11.4   If the subsequent performance has not taken place within a reasonable period of time set by us, has failed or if the setting of a deadline was dispensable, we may also withdraw from the contract, demand compensation for damages instead of performance, compensation for futile expenses or a reduction in price in accordance with the statutory provisions. If we are entitled to warranty claims that go beyond the statutory rights in the event of defects, these shall remain unaffected by this.

11.5   If the Supplier fails to meet its obligations within a reasonable period set by us for subsequent performance without having the right to refuse subsequent performance, we shall also be entitled to remedy the defects ourselves or have them remedied by third parties and to demand compensation from the Seller for the expenses required for this. If subsequent performance by the Seller has failed or is unreasonable for us (e.g. due to particular urgency, endangerment of operational safety or imminent occurrence of disproportionate damage), no deadline need be set; the Seller must be informed immediately, if possible in advance.

11.6   The Supplier shall be responsible for any fault of its subcontractors as if it was its own fault.

 

Limitation Period

12.1   The reciprocal claims of the contracting parties shall become time-barred in accordance with the statutory provisions, unless otherwise stipulated below.

12.2. Notwithstanding § 438 Para. 1 No. 3 BGB, the general limitation period for claims for defects is 3 years from the transfer of risk. If acceptance has been agreed, the limitation period shall commence upon acceptance. The 3-year limitation period shall also apply accordingly to claims arising from defects of title, whereby the statutory limitation period for third-party claims for restitution in rem (Section 438 (1) No. 1 German Civil Code [“BGB”]) shall remain unaffected; furthermore, claims arising from defects of title shall in no case become time-barred as long as the third party can still assert the right – in particular in the absence of a limitation period – against us.

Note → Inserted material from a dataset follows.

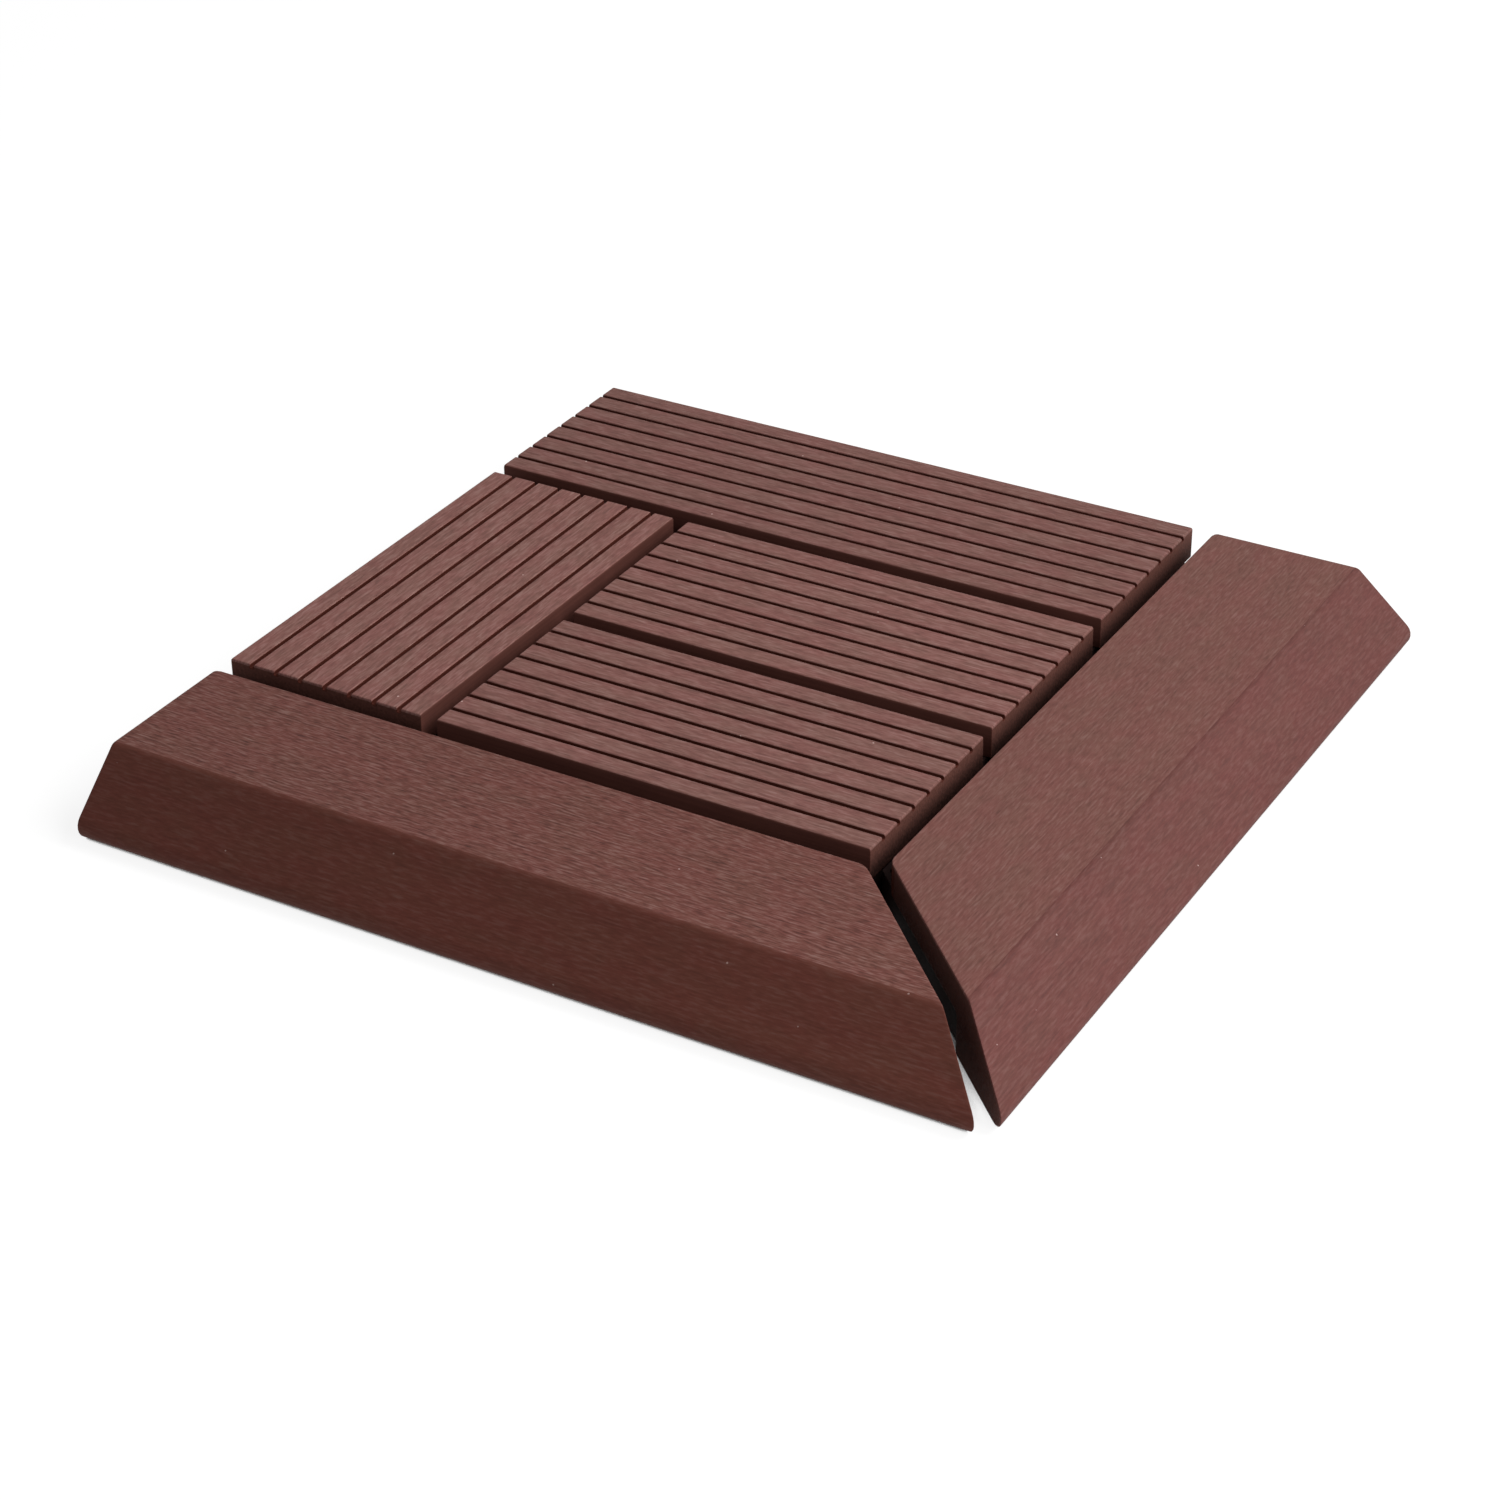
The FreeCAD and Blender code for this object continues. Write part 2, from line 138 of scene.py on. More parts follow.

12.3. The limitation periods under sales law, including the above extension, shall apply – to the extent permitted by law – to all contractual claims for defects. Insofar as we are also entitled to non-contractual claims for damages due to a defect, the regular statutory limitation period (Sections 195, 199 German Civil Code [“BGB”]) shall apply, unless the application of the limitation periods of the law on sales leads to a longer limitation period in individual cases.

 

Product Liability, Insurance

13.1   If the Seller is responsible for product damage, it shall indemnify us against third-party claims to the extent that the cause lies within its sphere of control and organization and it is liable itself in relation to third parties. In the case of significant contributions to the cause on our part, such as gross negligence, or in the case of obvious errors, the claim for compensation shall be reduced proportionately. Under the same conditions, the Supplier shall also be liable for damages incurred by us as a result of reasonable precautionary measures against claims arising from non-contractual product liability, e.g. public warnings. Our right to assert our own damages against the Supplier shall remain unaffected by this.

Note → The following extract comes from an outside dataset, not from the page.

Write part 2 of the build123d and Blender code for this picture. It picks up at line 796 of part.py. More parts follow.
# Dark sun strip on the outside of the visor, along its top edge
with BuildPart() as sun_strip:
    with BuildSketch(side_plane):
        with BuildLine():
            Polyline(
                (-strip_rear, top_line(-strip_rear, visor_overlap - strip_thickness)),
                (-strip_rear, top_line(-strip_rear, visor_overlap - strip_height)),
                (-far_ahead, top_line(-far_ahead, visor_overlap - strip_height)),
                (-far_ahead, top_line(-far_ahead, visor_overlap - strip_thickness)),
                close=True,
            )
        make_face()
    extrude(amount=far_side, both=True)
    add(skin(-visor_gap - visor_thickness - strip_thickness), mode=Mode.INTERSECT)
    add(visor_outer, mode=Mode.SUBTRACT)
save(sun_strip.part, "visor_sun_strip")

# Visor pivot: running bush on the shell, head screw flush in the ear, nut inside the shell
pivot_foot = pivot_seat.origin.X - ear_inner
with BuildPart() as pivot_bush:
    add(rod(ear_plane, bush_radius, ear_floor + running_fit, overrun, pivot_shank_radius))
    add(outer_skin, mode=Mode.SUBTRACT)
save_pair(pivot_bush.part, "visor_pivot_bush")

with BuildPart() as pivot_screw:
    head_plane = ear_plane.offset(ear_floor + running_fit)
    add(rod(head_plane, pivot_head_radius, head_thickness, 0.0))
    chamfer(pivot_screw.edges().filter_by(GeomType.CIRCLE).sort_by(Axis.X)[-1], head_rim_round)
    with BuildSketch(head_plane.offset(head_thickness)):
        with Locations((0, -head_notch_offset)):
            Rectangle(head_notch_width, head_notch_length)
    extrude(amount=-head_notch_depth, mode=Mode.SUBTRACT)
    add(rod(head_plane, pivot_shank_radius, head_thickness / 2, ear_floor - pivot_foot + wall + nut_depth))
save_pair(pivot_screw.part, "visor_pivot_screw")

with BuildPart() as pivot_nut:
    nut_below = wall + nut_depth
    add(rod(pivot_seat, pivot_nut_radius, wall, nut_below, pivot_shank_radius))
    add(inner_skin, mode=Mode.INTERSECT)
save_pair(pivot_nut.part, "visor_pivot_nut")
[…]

13.2   The Supplier undertakes to take out and maintain product liability insurance of an appropriate amount covering all risks arising from product liability, including an appropriate risk of recall. The Supplier shall prove this to us upon request by presenting its insurance policy.

 

Place of Fulfillment, Jurisdiction, Applicable Law

14.1   The place of performance shall be the destination specified by us.

14.2   If the Supplier is a merchant within the meaning of the German Commercial Code (“HGB”), a legal entity under public law or a special fund under public law, the place of jurisdiction shall be Halle (Saale). However, we may also sue the Supplier at its general place of jurisdiction.

14.3 The law of the Federal Republic of Germany shall apply. The application of the UN Convention on Contracts for the International Sale of Goods (CISG) is excluded.